It's a really good tangent, I have to say. The first half sounds like a twilight zone episode in video game form. I Just need the "Ne ne ne ne ne" music to play to complete the feeling completely.

Though, yes, I have played, beaten, and gotten the secret ending for Eversion, and it was QUITE the game. In fact, I would probably have to say my idea is sort of inspired from the way Eversion handled things. But what I'm thinking about is that where Eversion has sort of a lovecraftian corruption/pollution of the entire world going on, DwaD (Deal with a Demon, for short) would have the the corruption of the world being being a matter of perception at first, then a perversion with spirituality, then building itself becoming malevolent and out to get you, then hell breaks loose (or something like that) and unlike in Eversion, you can't switch between them wily-nily, and it's entirely out of your control. What I'm trying to get at here is part of the one-upsmanship I was talking about earlier, where the corruption of your surroundings is out of your control, and is meant to make you feel helpless/claustrophobic/trapped/frightened/etcetera all the while egging you on to kick more ass than ever.
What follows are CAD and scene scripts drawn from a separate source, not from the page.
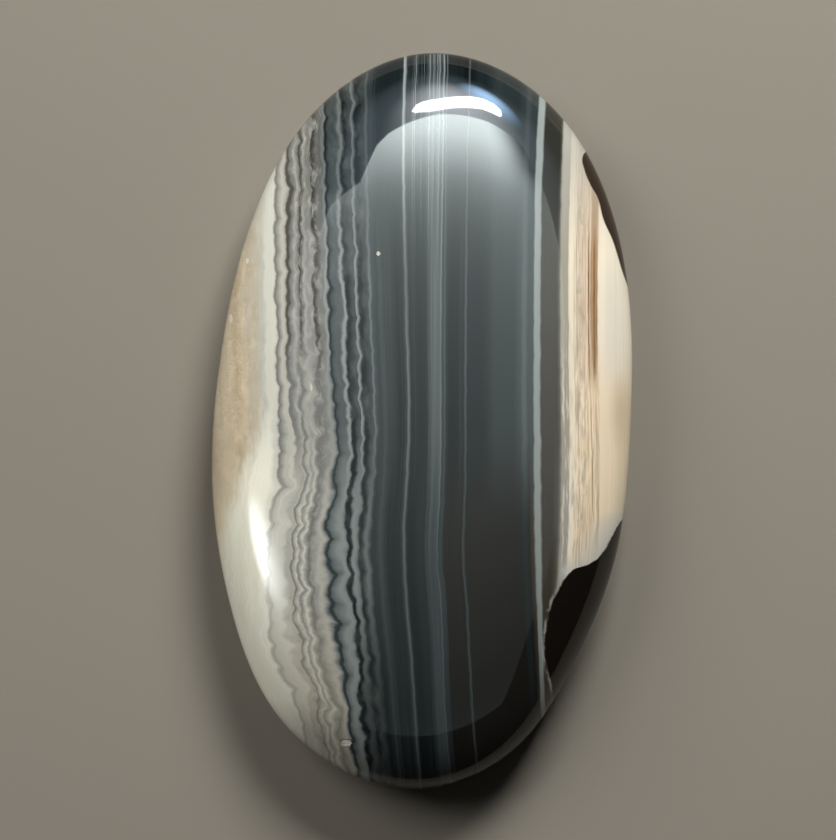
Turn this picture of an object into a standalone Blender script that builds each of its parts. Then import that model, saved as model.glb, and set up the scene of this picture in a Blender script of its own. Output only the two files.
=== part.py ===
"""A polished free-form cabochon of sulemani agate, lying on its flat back.

One piece of stone: an oval dome with a rounded edge, cut from a block whose bands run along its length.
The origin is the middle of the flat back. The length runs along Y and the dome rises along +Z.
"""

import bmesh
import bpy
import numpy as np

# Driving dimensions, in metres.
LENGTH = 0.042
WIDTH = 0.024
THICKNESS = 0.0074
EDGE_HEIGHT = 0.0023  # height of the widest line above the back
UNDERCUT = 0.0013  # how far the back is drawn in from the widest line

# The hand-cut outline seen from above, in millimetres, clockwise from the top. It leans a little: the left
# side is widest low down and the right side is widest high up.
OUTLINE_MM = (
    (0.2, 21.0), (5.0, 19.8), (8.6, 16.55), (10.8, 12.1), (11.9, 6.2), (11.9, -0.6),
    (11.0, -8.0), (8.6, -14.0), (5.0, -19.0), (0.4, -21.0), (-4.5, -20.0), (-8.3, -16.8),
    (-10.9, -10.8), (-12.0, -3.6), (-11.4, 4.5), (-9.3, 12.6), (-5.0, 18.75),
)

# Fineness of the mesh.
POINTS_ROUND = 84
DOME_RINGS = 24
EDGE_RINGS = 6
CURVE_STEPS = 60  # steps between two outline points before the curve is spaced evenly

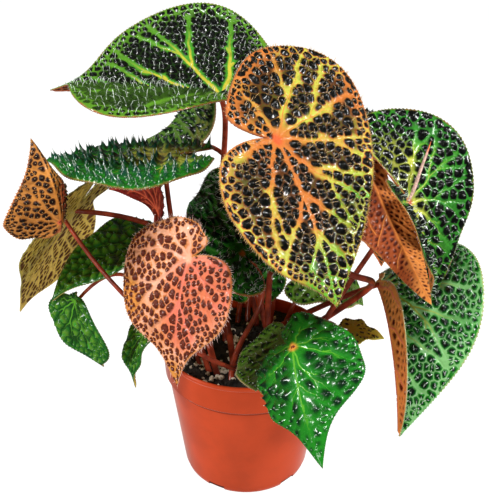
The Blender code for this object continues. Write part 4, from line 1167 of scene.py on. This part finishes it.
class BEGONIA_OT_bract(bpy.types.Operator):
    """Dry bract on the top right leaf, drawn as a tapered Bezier curve over the bullae"""

    bl_idname = "begonia.bract"
    bl_label = "Dry bract"

    def execute(self, context):
        leaf = next(leaf for leaf in LEAVES if leaf.name == "right_top")
        flat, heights, radii = zip(*BRACT)
        centres = blade_points(leaf, leaf.length * np.array(flat), np.array(heights))
        knots = [(centre, None, radius) for centre, radius in zip(centres, radii)]
        bract = draw_stem("dry_bract", knots, 1.0, 10, 3)
        points = np.array([tuple(vertex.co) for vertex in bract.data.vertices])
        away = np.linalg.norm(points - centres[-1] * MM, axis=1)
        paint(bract, "tip", np.clip(1.0 - away / (12.0 * MM), 0.0, 1.0))
        dress_piece(bract, bract_finish())
        return {"FINISHED"}


class BEGONIA_OT_blades(bpy.types.Operator):
    """Leaf blades with their bullae, veins, bristles and toothed margins"""

    bl_idname = "begonia.blades"
    bl_label = "Leaf blades"

    def execute(self, context):
        sizes = context.scene.begonia_leaf
        finishes = {kind: leaf_finish(kind) for kind in LOOKS}
        for leaf in LEAVES:
            build_blade(leaf, sizes.thickness / MM, sizes.tooth / MM, finishes[DRESS[leaf.name].look])
        return {"FINISHED"}


class BEGONIA_OT_stage(bpy.types.Operator):
    """White floor, soft lights and the camera of the photograph"""

    bl_idname = "begonia.stage"
    bl_label = "Stage"

    def execute(self, context):
        sizes = context.scene.begonia_stage
        deselect()
        bpy.ops.mesh.primitive_plane_add(size=14.0)
        floor = take_up("studio_floor")
        floor.data.materials.append(paper_finish())
        floor.visible_glossy = False
        bpy.ops.object.camera_add(location=[c * MM for c in CAMERA])
        camera = bpy.context.active_object
        camera.rotation_euler = (math.radians(90.0) - sizes.tilt, 0.0, 0.0)
        camera.data.sensor_width = 36.0
        camera.data.lens = sizes.focal
        camera.data.clip_start = 0.01
        context.scene.camera = camera
        for name, place, size, share in LIGHTS:
            bpy.ops.object.light_add(type="AREA", location=place)
            light = bpy.context.active_object
            light.name = name + "_light"
            light.data.shape = "DISK"
            light.data.size = size
            light.data.energy = share * sizes.key
            light.rotation_euler = (Vector(AIM) - Vector(place)).to_track_quat("-Z", "Y").to_euler()
        world = context.scene.world or bpy.data.worlds.new("studio")
        context.scene.world = world
        world.use_nodes = True
        surround = world.node_tree.nodes["Background"].inputs
        surround["Color"].default_value = WHITE
        surround["Strength"].default_value = sizes.sky
        context.scene.view_settings.view_transform = "Standard"
        return {"FINISHED"}


# Each group of settings with its operators, as the panel lists them
GROUPS = (("begonia_pot", PotSizes, ("begonia.pot",)), ("begonia_soil", SoilSizes, ("begonia.soil",)),
          ("begonia_stalk", StalkLooks, ("begonia.stalks", "begonia.bract")),
          ("begonia_leaf", LeafLooks, ("begonia.blades",)), ("begonia_stage", StageLooks, ("begonia.stage",)))


class BEGONIA_PT_panel(bpy.types.Panel):
    """Sizes, colours and steps of the potted begonia"""

    bl_idname = "BEGONIA_PT_panel"
    bl_label = "Potted begonia"
    bl_space_type = "VIEW_3D"
    bl_region_type = "UI"
    bl_category = "Begonia"

    def draw(self, context):
        for group, _, steps in GROUPS:
            box = self.layout.box()
            settings = getattr(context.scene, group)
            for name in settings.bl_rna.properties.keys():
                if name not in ("rna_type", "name"):
                    box.prop(settings, name)
            for step in steps:
                box.operator(step)


CLASSES = (*(kind for _, kind, _ in GROUPS), BEGONIA_OT_pot, BEGONIA_OT_soil, BEGONIA_OT_stalks,
           BEGONIA_OT_bract, BEGONIA_OT_blades, BEGONIA_OT_stage, BEGONIA_PT_panel)


def register():
    for item in CLASSES:
        bpy.utils.register_class(item)
    for name, kind, _ in GROUPS:
        setattr(bpy.types.Scene, name, PointerProperty(type=kind))


def unregister():
    for name, _, _ in GROUPS:
        delattr(bpy.types.Scene, name)
    for item in reversed(CLASSES):
        bpy.utils.unregister_class(item)


def main():
    register()
    bpy.ops.begonia.pot()
    bpy.ops.begonia.soil()
    bpy.ops.begonia.stalks()
    bpy.ops.begonia.bract()
    bpy.ops.begonia.blades()
    bpy.ops.begonia.stage()


if __name__ == "__main__":
    main()
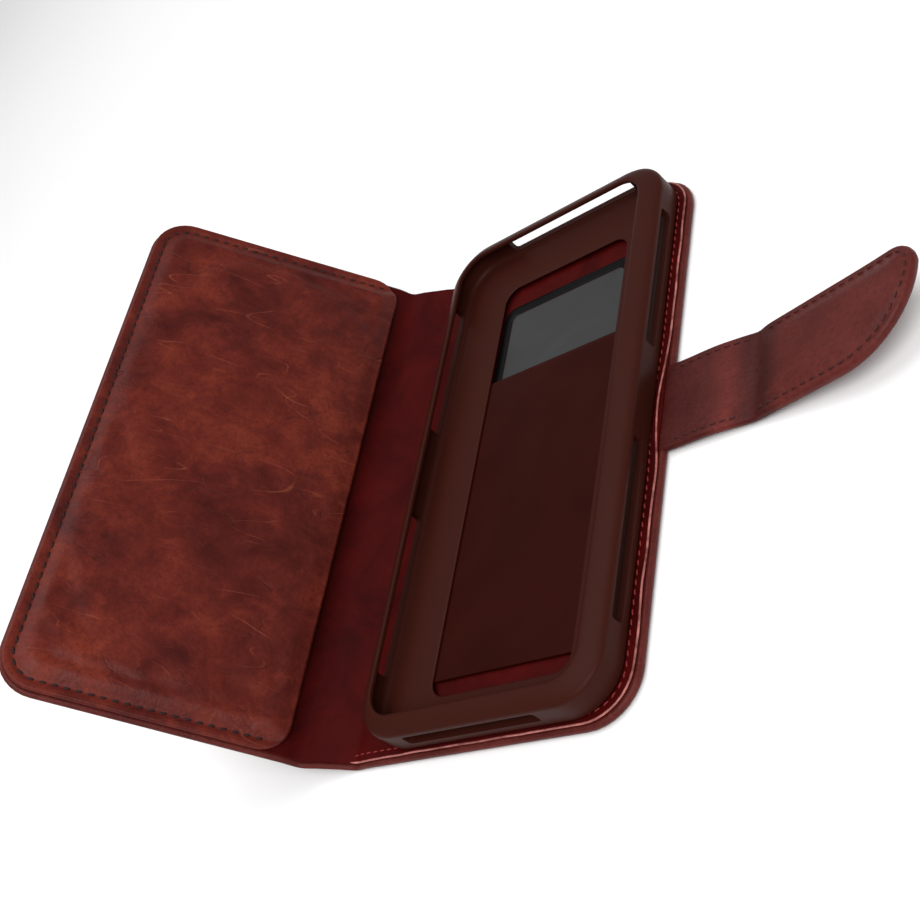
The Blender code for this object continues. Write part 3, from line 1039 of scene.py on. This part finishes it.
def hidden_parts():
    board = hidden_material("stiff_board", (0.13, 0.09, 0.06), (0.24, 0.18, 0.12), 0.8, 700)
    foam = hidden_material("padding_foam", (0.30, 0.26, 0.21), (0.42, 0.37, 0.31), 0.9, 1500)
    steel = hidden_material("plated_steel", (0.45, 0.45, 0.46), (0.62, 0.62, 0.63), 0.3, 400, 1.0)
    hide = hidden_material("leather_inside", (0.06, 0.012, 0.010), (0.11, 0.02, 0.016), 0.6, 500)
    kinds = {
        "back_board": board, "spine_board": board, "flap_board": board, "panel_board": board,
        "strap_stiffener": board, "panel_foam": foam, "striker_plate": steel,
        "magnet_near_fold": steel, "magnet_near_tip": steel, "strap_anchor": hide,
    }
    for name, stuff in kinds.items():
        node = frame["nodes"][name]
        if not node.data.materials:
            node.data.materials.append(stuff)
        for slot in node.material_slots:
            slot.material = stuff


def area_light(name, place, target, size, energy):
    data = bpy.data.lights.new(name, "AREA")
    data.shape = "DISK"
    data.size = size
    data.energy = energy
    light = bpy.data.objects.new(name, data)
    bpy.context.scene.collection.objects.link(light)
    light.location = place
    light.rotation_mode = "QUATERNION"
    light.rotation_quaternion = (Vector(target) - Vector(place)).to_track_quat("-Z", "Y")


def studio():
    floor_mesh = bmesh.new()
    bmesh.ops.create_grid(floor_mesh, x_segments=2, y_segments=2, size=6.0)
    data = bpy.data.meshes.new("studio_floor")
    floor_mesh.to_mesh(data)
    floor_mesh.free()
    floor = bpy.data.objects.new("studio_floor", data)
    bpy.context.scene.collection.objects.link(floor)
    paint = Nodes("studio_paint", 0.9, specular=0.1)
    paint.object_coordinates()
    tint = paint.ramp(paint.noise(3, 2), [(0.3, (0.90, 0.90, 0.90)), (0.7, (0.92, 0.92, 0.92))])
    data.materials.append(paint.finish(tint))
    floor.location.z = -0.0004

    world = bpy.data.worlds.new("studio")
    bpy.context.scene.world = world
    world.use_nodes = True
    world.node_tree.nodes["Background"].inputs["Color"].default_value = (1, 1, 1, 1)
    world.node_tree.nodes["Background"].inputs["Strength"].default_value = 0.5
    middle = (0.0, 0.0, 0.02)
    area_light("key", (0.55, -0.65, 1.10), middle, 1.0, 14)
    area_light("top", (-0.30, 0.35, 1.60), middle, 1.4, 12)
    bpy.context.scene.view_settings.view_transform = "Standard"


def camera():
    data = bpy.data.cameras.new("camera")
    made = bpy.data.objects.new("camera", data)
    bpy.context.scene.collection.objects.link(made)
    place = (0.21068, -0.19318, 0.20779)
    forward = Vector((-0.68766, 0.48856, -0.53706)).normalized()
    upward = Vector((0.24028, 0.85118, 0.46665))
    right = forward.cross(upward).normalized()
    up = right.cross(forward)
    turn = Matrix((right, up, -forward)).transposed().to_4x4()
    made.matrix_world = Matrix.Translation(place) @ turn
    data.lens = 50.3
    data.sensor_width = 36.0
    data.shift_x, data.shift_y = 0.0735, 0.0696
    data.clip_start, data.clip_end = 0.01, 20.0
    bpy.context.scene.camera = made


camera()
covers()
cover_trim()
padded_panel()
panel_stitches()
tray()
soft_block("tray_mounting_plate", "mounting_plate", 3.0, 0.25, PLATE, "holder")
slide_base()
strap()
strap_stitches()
hidden_parts()
studio()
Although, you made some mention of the story being stretched over sequals, and while this is just another personal bias of mine, I'm not a big fan of developers that do that, and so I'm an opponent of it as well. My reasoning is that I don't really want to play 2-3 games to get the story, and what could go wrong is that development might change unexpectedly and weird continuity things start to happen (Like with Devil May Cry or Metal Gear Solid) OR if the first game doesn't sell well, and we don't get enough money to continue the series, then that leaves the niche fans that liked the first game forever trapped with whatever cliffhanger the first game presented and they'd never get to know what happens next, which I feel is very unfair. So I feel that a story in a game should be self-contained, and not reliant on knowing the plot of other games to make sense. Do you know what I mean?

Also, having little scoreboards online isn't a bad idea. People that might decide to speedrun it, challenge run it, or something along those lines would have a nice place to show off those achievements. Such bragging rights rewards would be very pleasing to the hardcore crowd.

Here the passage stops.